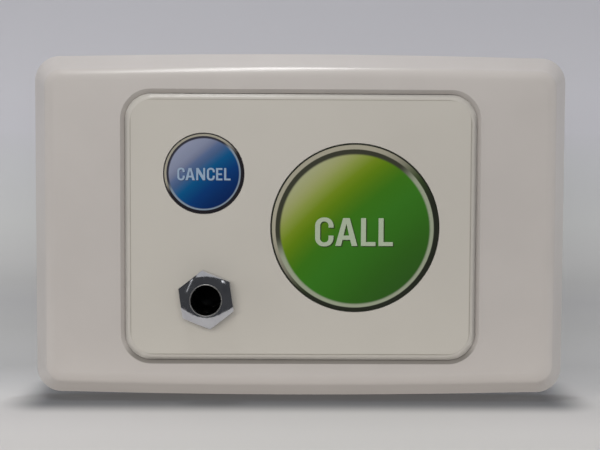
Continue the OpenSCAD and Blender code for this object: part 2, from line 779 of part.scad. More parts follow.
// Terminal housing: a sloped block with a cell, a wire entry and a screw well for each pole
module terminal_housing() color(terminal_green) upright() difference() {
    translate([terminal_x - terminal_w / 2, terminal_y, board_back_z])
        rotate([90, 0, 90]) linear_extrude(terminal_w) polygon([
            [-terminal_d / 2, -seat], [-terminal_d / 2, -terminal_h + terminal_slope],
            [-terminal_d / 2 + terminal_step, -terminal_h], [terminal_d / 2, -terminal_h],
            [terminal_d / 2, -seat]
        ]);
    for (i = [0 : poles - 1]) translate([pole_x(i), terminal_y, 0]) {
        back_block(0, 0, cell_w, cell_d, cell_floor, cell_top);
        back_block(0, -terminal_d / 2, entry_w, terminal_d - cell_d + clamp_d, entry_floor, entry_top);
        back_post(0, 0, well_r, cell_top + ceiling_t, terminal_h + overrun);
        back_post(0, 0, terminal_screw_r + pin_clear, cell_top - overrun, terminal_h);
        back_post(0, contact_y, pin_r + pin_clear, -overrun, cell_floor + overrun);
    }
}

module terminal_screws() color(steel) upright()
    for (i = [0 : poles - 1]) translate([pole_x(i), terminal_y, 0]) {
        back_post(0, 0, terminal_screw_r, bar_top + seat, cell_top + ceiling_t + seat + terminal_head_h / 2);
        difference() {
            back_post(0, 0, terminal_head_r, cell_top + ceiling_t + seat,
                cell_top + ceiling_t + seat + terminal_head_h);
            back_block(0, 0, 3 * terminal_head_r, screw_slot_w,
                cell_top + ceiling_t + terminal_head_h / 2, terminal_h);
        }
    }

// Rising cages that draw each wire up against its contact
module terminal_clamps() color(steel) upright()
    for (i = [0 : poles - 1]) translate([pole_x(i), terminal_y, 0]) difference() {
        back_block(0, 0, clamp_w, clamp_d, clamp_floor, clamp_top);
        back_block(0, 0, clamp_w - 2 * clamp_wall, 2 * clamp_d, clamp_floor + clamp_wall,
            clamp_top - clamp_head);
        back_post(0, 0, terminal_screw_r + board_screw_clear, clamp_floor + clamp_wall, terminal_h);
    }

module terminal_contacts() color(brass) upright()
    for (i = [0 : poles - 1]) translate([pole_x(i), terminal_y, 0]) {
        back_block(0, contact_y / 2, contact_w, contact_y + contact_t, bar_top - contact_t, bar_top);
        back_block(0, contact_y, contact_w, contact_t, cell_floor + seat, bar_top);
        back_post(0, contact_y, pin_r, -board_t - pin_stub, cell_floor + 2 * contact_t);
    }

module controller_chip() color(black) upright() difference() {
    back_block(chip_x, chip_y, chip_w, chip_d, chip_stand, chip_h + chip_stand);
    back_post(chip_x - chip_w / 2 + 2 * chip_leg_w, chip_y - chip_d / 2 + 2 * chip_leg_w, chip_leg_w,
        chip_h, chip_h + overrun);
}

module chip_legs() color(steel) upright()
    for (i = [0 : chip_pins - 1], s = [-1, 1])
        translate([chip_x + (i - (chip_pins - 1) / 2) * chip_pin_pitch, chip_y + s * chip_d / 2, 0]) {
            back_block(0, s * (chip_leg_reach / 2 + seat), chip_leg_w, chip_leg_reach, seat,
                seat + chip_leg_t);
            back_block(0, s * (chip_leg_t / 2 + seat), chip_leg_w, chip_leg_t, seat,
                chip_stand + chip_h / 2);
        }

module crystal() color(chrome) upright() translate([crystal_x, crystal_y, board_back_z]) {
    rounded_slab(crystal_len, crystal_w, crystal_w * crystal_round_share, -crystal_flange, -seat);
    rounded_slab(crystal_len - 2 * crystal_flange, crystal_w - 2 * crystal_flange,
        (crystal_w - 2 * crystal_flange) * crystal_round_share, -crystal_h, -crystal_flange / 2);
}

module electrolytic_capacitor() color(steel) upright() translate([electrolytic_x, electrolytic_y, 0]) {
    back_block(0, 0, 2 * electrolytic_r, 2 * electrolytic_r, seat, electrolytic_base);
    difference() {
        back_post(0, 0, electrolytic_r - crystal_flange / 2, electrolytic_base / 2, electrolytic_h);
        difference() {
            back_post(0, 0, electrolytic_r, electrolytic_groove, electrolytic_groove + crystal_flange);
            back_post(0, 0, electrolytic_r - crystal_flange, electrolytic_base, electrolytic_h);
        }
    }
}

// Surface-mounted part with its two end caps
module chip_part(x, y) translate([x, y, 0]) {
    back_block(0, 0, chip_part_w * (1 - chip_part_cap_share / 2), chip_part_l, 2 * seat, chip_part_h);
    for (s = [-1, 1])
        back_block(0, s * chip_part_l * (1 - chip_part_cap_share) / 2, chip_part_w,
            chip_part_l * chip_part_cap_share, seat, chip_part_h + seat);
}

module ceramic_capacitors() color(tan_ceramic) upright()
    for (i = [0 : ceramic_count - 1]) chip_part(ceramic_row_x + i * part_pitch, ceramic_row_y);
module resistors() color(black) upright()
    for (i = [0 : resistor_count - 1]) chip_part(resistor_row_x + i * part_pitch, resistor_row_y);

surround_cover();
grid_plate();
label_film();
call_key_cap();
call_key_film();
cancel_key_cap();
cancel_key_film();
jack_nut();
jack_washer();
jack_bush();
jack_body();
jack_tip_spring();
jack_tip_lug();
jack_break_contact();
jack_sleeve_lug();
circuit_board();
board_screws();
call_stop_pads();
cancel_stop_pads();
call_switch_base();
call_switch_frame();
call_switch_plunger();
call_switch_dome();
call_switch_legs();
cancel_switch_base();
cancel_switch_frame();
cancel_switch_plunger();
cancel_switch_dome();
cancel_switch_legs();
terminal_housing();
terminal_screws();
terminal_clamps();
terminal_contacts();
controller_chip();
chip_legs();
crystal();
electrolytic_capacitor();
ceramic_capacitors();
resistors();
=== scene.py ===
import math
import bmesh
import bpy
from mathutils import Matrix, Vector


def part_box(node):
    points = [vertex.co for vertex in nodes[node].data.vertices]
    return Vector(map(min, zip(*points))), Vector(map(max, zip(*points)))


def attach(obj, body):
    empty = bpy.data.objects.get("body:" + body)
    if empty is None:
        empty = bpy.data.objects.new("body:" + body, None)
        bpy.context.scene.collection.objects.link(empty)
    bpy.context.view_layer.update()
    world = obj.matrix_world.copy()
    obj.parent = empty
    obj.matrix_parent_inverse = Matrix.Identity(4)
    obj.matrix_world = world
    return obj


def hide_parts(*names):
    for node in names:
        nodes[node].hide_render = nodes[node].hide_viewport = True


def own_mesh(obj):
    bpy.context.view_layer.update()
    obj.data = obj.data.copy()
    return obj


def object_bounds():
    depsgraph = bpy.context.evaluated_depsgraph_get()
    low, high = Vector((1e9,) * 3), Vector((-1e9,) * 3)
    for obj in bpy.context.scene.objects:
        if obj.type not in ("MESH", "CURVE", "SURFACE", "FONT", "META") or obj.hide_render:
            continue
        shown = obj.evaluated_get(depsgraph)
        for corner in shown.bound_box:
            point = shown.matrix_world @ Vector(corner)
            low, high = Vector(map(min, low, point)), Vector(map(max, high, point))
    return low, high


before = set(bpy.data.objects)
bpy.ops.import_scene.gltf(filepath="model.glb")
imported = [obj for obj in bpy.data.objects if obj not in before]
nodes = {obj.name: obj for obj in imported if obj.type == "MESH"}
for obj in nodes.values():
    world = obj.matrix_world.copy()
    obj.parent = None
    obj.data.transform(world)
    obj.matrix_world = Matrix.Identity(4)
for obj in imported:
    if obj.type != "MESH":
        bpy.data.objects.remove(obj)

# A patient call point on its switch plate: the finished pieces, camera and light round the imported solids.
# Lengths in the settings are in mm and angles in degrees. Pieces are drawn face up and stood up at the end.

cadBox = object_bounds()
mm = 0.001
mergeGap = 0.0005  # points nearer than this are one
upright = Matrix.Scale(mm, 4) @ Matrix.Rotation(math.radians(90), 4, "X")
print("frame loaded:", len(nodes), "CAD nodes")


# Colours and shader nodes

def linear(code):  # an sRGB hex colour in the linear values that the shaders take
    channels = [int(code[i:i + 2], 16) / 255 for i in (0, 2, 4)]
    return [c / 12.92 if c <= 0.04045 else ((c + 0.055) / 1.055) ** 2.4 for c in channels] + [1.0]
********
§ **Instructions for the task**: Repeat exactly the lines from the one that contains "surround_cover();" through the one that contains "if empty is", and only those.

§ **Problem solution**:
surround_cover();
grid_plate();
label_film();
call_key_cap();
call_key_film();
cancel_key_cap();
cancel_key_film();
jack_nut();
jack_washer();
jack_bush();
jack_body();
jack_tip_spring();
jack_tip_lug();
jack_break_contact();
jack_sleeve_lug();
circuit_board();
board_screws();
call_stop_pads();
cancel_stop_pads();
call_switch_base();
call_switch_frame();
call_switch_plunger();
call_switch_dome();
call_switch_legs();
cancel_switch_base();
cancel_switch_frame();
cancel_switch_plunger();
cancel_switch_dome();
cancel_switch_legs();
terminal_housing();
terminal_screws();
terminal_clamps();
terminal_contacts();
controller_chip();
chip_legs();
crystal();
electrolytic_capacitor();
ceramic_capacitors();
resistors();
=== scene.py ===
import math
import bmesh
import bpy
from mathutils import Matrix, Vector


def part_box(node):
    points = [vertex.co for vertex in nodes[node].data.vertices]
    return Vector(map(min, zip(*points))), Vector(map(max, zip(*points)))


def attach(obj, body):
    empty = bpy.data.objects.get("body:" + body)
    if empty is None:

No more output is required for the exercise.